Q3. An analyst needs to inform his supervisor in writing of which of the following?

A)   A client and the analyst alternate paying for lunch at a local sandwich shop.

B)   Both the lunch and the bonus mentioned in the other answers.

C)   An annual bonus, sent to the analyst by a client, which varies with the performance of the client's portfolio that the analyst manages as an employee even though no verbal or written agreement exists about the bonus.

Correct answer is C)

Standard IV(B) requires that members disclose to their employer in writing all benefits that they receive in addition to their regular compensation for services they perform on behalf of their employer. Since the bonus varies with the performance of the client’s portfolio, there is a clear link to the services of the analyst. The analyst is not required to report the lunch since it is not linked to performance.

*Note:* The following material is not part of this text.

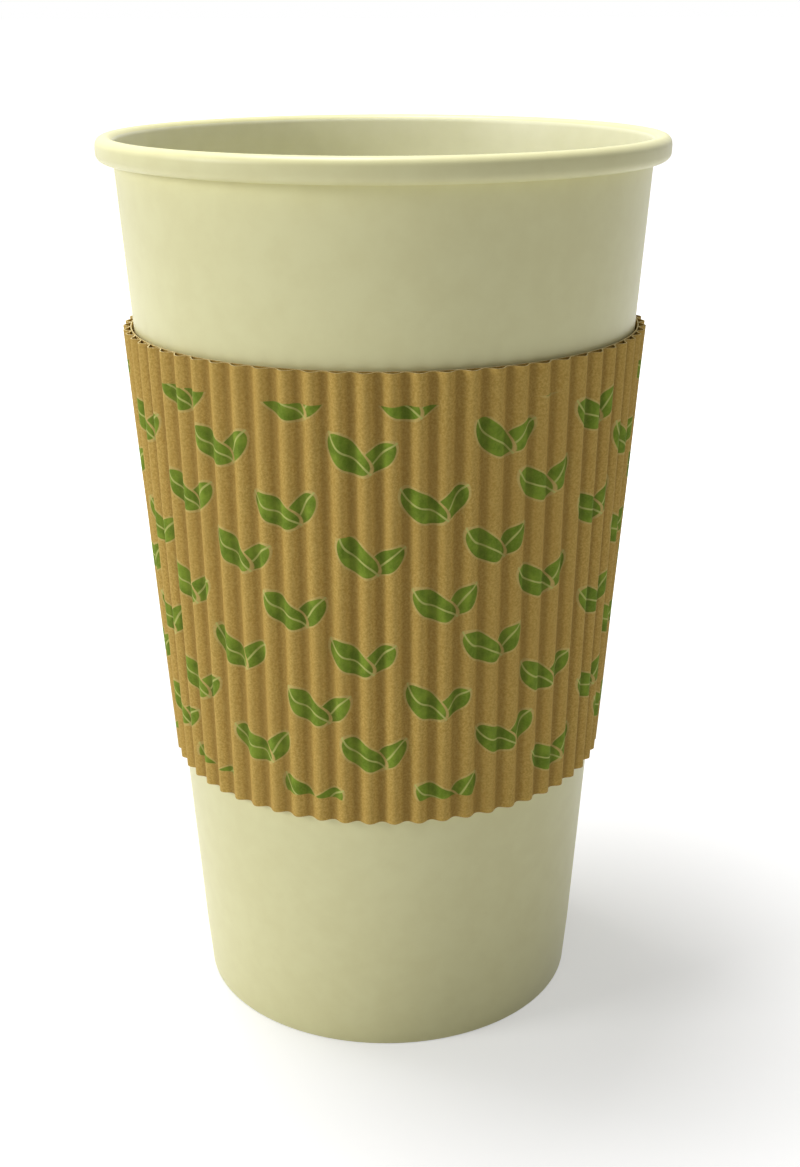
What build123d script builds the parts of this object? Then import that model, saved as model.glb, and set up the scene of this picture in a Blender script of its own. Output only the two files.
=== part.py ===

Q4. Jan Hirsh, CFA, is employed as manager of a college endowment fund. The college’s endowment is held by the brokerage firm Advisors, Inc. Over the years, Hirsh has developed a solid relationship with Advisors. Because of this relationship, Advisors has given her their Platinum level service for her personal account. Advisors ordinarily gives the Platinum level only to clients who do a minimum of $2,500 of commission business in a year. Hirsh has never reached the $2,500 commission level and probably will never do so. According to Standard IV(B), Additional Compensation Arrangements, Hirsh needs to:

A)   inform her supervisor verbally about the Platinum account.

B)   do none of the actions listed here.

C)   inform her supervisor in writing about the Platinum account.

Correct answer is C)

Having the Platinum account is a benefit from her managing the endowment, which led to the relationship with Advisors. Members should report to their employers any additional compensation or benefits they receive for their services. This must be in writing. Doing $2,500 in business alone will not negate her obligation unless she explicitly tells Advisors that she is willing to accept whatever penalties accompany a Platinum account when a client does less business.